I first met Kathy Olsen in the early 1970s. Ted and I had adopted three children from Korea when Anne, also from Korea, joined the Olsen family. I met Kathy at a potluck for adoptive families. We had much in common and especially enjoyed talking about our families which consisted of both bio and adopted children.
In 1976 I established an adoption agency and became professionally involved in this issue which so influenced our family as well as Kathy’s.
In 1980 the Olsen family moved to Taiwan to live for a year. John was starting a business there and the family welcomed the adventure of a year of international living experience.

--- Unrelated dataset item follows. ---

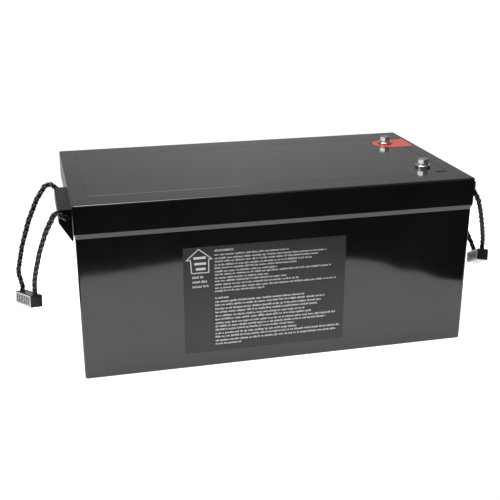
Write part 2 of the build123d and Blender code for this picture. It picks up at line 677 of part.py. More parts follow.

The family had barely settled when she began to research adoption possibilities and she learned that almost no orphan children were being sent abroad for adoption. Kathy established relationships with a couple of organizations caring for orphan children and helped them to begin adoption programs. She urged me to come to Taipei and we began identifying adoptable children. Kathy and I shared a concern for children with physical disabilities and at first the Chinese refused to accept the fact that we could find adoptive families for them. But of course we could and did, and gradually, babies who otherwise would have been left to die because of the prejudice against their disabilities were being referred to us for adoption. I could tell you many stories of successful placements of children with missing limbs, cleft lip and palate, heart defects, deafness, and blind ness. Kathy sent us information on the children offered to us and we placed nearly all of them.
Adoption from Taiwan continued for about 10 years with Kathy acting as AAI’s coordinator. Then rules changed and it became much harder to get U.S. visas for the adopted children. When the Iron Curtain fell however, AAI began placing children from Bulgaria. Kathy was right there to help, again as a volunteer but a very experienced one. AAI established the first foreign adoption program in Bulgaria and she traveled there, going from orphanage to orphanage identifying adoptable children—mostly children with special needs and those who were older, AAI’s main focus. Kathy organized and managed the sponsorship program which established an account for certain Bulgarian orphans with special abilities and no family ties so that they could be provided with the extra things they needed.
AAI began working in Ethiopia in the late 1990’s and again Kathy established a sponsorship program, mostly for siblings of children who were being adopted but were too old to join new families themselves. She traveled there to meet the sponsored children and assist with AAI’s work. Kathy and I had often talked about the many children who referred to AAI for adoption but were found to be HIV+. AAI was sending them to an overcrowded and unappealing orphanages, the only facilities that would accept them. We made plans began fundraising to establish AHOPE, a facility for HIV+ children where they could live the best life we could give them while they waited to die.
Kathy found sponsors for these children and arranged many extras for them. For example, because birthdays are rarely known or celebrated in Ethiopia, she set up a King or Queen for the Day program where each child would have a special day to wear a crown and cape and be honored with a cake.
(Merrily giving the tribute to Kathy at the gala)
Kathy gradually realized that the person in charge of the facility in Ethiopia was not being fiscally responsible and the Ethiopian government stepped in to have him removed and to establish a new board of directors to supervise the work in Ethiopia. They then hired Sidisse Buli, an exemplary young administrator, who has proven to been the perfect person to direct AHOPE's work in Ethiopia. On the U.S. side, a Board of Directors was established under Kathy’s leadership. Kathy continued to find donors and sponsors for the children, and to speak tirelessly about the needs of AHOPE and the children. She wrote hundreds, perhaps thousands of thank you notes and inspired others to commit to helping HIV+ children.
As the pediatric anti-retroviral drugs became available in Ethiopia and adoption became an option for AHOPE’s children, AAI worked with AHOPE to find adoptive families for children who only a short time before we had no future. To date, we have placed over 100 HIV+ children for adoption and more are somewhere in the process. The scope of AHOPE’s mission has greatly expanded in the last several years to include education and community based services and the organization looks forward to a promising future.